» **REQUEST**: Quote exactly, and only, the lines of the material below from the line with "The build123d and" through the line with "camera_turn = -0.503".

» **ENTRIES**:
>>>

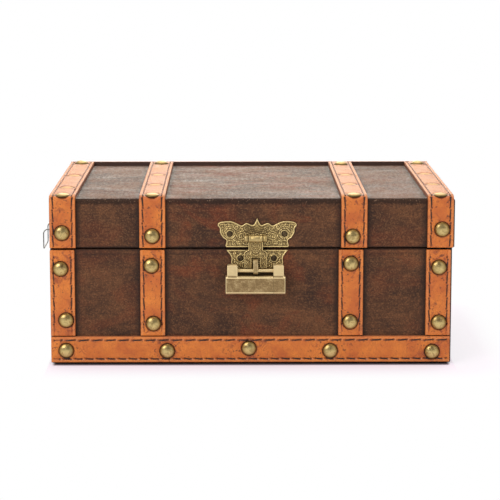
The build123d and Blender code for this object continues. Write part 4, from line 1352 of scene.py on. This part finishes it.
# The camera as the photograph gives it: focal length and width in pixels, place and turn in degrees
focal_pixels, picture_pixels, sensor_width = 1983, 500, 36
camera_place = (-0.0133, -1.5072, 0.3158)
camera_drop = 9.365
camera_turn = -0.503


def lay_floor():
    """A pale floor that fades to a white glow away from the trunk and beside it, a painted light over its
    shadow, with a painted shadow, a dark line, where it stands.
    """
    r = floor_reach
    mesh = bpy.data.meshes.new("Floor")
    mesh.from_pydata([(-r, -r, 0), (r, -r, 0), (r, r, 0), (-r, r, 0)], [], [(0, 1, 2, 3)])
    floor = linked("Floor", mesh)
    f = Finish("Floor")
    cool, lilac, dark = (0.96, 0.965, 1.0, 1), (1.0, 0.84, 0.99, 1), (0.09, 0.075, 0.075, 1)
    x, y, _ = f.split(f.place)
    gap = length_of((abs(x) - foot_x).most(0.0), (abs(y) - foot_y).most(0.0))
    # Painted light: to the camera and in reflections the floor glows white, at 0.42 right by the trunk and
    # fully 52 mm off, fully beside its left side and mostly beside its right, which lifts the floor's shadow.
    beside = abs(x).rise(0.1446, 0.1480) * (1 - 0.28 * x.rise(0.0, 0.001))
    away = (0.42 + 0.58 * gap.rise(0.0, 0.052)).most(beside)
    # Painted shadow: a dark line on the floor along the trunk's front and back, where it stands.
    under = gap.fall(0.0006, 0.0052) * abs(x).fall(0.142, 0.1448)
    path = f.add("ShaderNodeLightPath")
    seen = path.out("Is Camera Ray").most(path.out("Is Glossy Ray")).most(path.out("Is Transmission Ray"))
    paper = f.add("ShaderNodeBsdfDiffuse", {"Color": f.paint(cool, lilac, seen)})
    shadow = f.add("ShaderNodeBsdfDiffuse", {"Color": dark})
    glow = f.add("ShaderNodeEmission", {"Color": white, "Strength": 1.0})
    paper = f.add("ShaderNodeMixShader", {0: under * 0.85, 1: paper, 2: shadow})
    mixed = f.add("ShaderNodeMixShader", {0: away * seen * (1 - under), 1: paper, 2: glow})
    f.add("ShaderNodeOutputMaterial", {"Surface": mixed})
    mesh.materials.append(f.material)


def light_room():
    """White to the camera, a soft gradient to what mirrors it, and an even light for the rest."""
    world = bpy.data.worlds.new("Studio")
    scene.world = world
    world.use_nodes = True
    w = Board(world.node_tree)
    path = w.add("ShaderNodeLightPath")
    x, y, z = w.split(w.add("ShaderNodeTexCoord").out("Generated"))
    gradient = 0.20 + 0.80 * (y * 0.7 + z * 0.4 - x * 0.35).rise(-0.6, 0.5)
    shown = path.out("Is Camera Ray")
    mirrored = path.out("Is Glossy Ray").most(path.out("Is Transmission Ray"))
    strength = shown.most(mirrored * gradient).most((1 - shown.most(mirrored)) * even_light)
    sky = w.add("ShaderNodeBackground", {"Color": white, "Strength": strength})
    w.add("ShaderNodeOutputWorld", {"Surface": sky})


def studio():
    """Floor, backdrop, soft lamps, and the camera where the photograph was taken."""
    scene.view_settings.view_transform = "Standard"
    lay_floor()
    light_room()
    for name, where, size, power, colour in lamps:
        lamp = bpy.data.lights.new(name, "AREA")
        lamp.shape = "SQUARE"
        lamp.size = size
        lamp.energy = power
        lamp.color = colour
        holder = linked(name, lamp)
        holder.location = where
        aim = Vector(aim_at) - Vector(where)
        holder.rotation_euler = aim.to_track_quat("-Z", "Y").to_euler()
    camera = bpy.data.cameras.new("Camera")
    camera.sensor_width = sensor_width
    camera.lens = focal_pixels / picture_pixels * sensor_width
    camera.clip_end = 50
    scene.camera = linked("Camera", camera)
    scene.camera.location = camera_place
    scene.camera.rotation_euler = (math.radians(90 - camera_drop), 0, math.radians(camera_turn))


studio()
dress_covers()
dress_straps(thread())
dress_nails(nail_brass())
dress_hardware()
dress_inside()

<<<
>>>

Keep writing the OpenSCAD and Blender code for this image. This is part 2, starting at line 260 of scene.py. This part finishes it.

<<<

» **REPLY TO THE TASK**:
The build123d and Blender code for this object continues. Write part 4, from line 1352 of scene.py on. This part finishes it.
# The camera as the photograph gives it: focal length and width in pixels, place and turn in degrees
focal_pixels, picture_pixels, sensor_width = 1983, 500, 36
camera_place = (-0.0133, -1.5072, 0.3158)
camera_drop = 9.365
camera_turn = -0.503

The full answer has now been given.